Histogram of the ratio of final to mean initial $t_{HFS}$ for 150 random signed instances (512 bit Chimera graph). As in Fig. 1 we adapted the instances by flipping random edge values, attempting to maximize $t_{HFS}$. This plot is a normalized histogram of the ratio final TTS, $t_{HFS}^{\left(f\right)}$, to mean initial TTS, $\langle t_{HFS}^{\left(i\right)}\rangle$, after 0 (blue), 500 (red), and 2500 (yellow, with red outline) algorithmic steps.

Figure 3

Mixing time $\tau$ vs ratio of typical GS-ES overlaps over GS-GS overlaps. For each instance for which PT computed $\tau$ successfully, we compute the median overlap (see text) between the ground and dominant first-excited states, normalizing by the median ground state to ground state overlap. Also plotted is the median data point for each group (filled black circle), where going from bottom right to upper left is in order from $k=1$ to $k=4$. Linear fit is on the median data point for $k=2,3,4$. $\tau$ is given in units of Metropolis sweeps.

Figure 4

PT hardness (mixing time) vs HFS hardness. The 400 instances generated as documented in the main text, examined on parallel tempering (PT). The linear fit of slope 1.40 is obtained from a least-squares fitting on the median data point (black squares) of each data group, ignoring the $k=1$ group. We also include, indicated by a green diamond marker, the hardest instance $\left(k_{max}\right)$ found using our adaptive algorithm, extrapolated using the linear fit to obtain the corresponding value for $\tau \approx 3.7\times {10}^7$. $\tau$ is given in units of Metropolis sweeps.

Figure 5

DW2 hardness vs HFS hardness. We plot the D-Wave TTS, $t_{DW}$, against $t_{HFS}$ for the 400 problem instances as explained in the main text. Note that there are fewer blue data points $\left(k=4\right)$, compared to the others. This is because many of these instances were not solved once by the D-Wave machine in $660000$ attempts and so are left off of this graph.

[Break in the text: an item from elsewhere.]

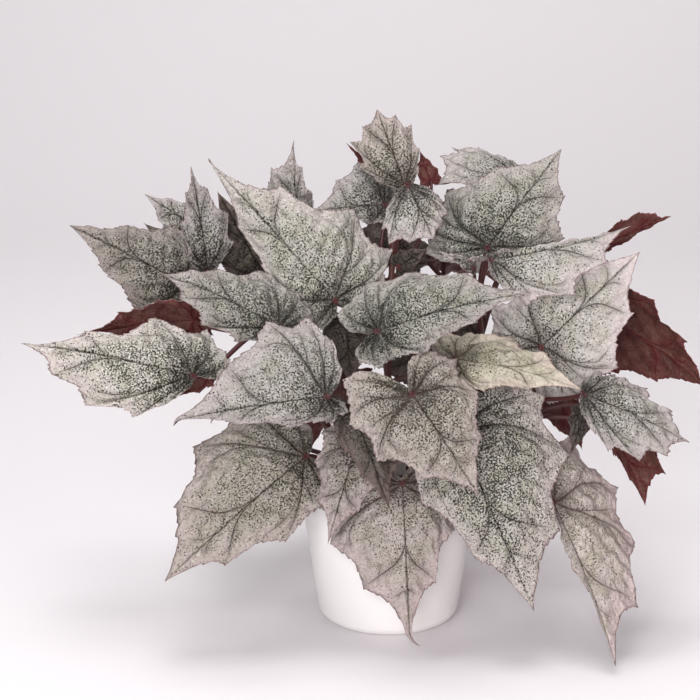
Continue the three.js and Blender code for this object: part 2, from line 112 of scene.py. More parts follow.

The linear fit of slope 2.48 is obtained from a least squares fitting on the lower quartile data point (black squares) of each data group, excluding the $k=1$ group. We also include, indicated by a green diamond marker, the hardest instance $\left(k_{max}\right)$ found using our adaptive algorithm, extrapolated using the linear fit to obtain the corresponding value for $t_{DW}\approx {10}^3$ s, i.e., require $\sim {10}^8$ attempts.

Figure 6

Histogram of the ratio of final to mean initial $t_{HFS}$ for 100 planted-solution instances (504-bit Chimera graph). We compare the LAO algorithm after 2000 steps (red) to the 100 random initial (blue) planted-solution instances, each containing 350 random loops. Updates consisted of adding and removing random loops, where size 4 (6) loops have a probability of 0.1 (0.9) being chosen, with integer loop weight chosen randomly in range [1,5]. We plot the histogram of the ratio final HFS TTS, $t_{HFS}^{\left(f\right)}$, after 0 (blue) and 2000 (red) LAO steps, to the mean initial TTS, $\langle t_{HFS}^{\left(i\right)}\rangle$. The mean TTS ratio after the 2000 steps is $\approx 4.3$, and the maximum final TTS is $\approx 0.15$ s.

Figure 7

Annealing schedule of the DW2 device. The annealing curves $A\left(t\right)$ and $B\left(t\right)$ are calculated using rf-SQUID models with independently calibrated qubit parameters. Units of $\hslash =1$. The operating temperature of $17\mathrm{mK}$ is also shown.

Figure 8

$4\times 4$ patch of the full $8\times 8$ Chimera graph for the DW2 chip. Top left (red) shows a single $K_{4,4}$ bipartite graph. The qubits or spin variables occupy the vertices (circles) and the couplings $J_{ij}$ are along the edges. Of the 512 qubits, 504 were operative in our experiments.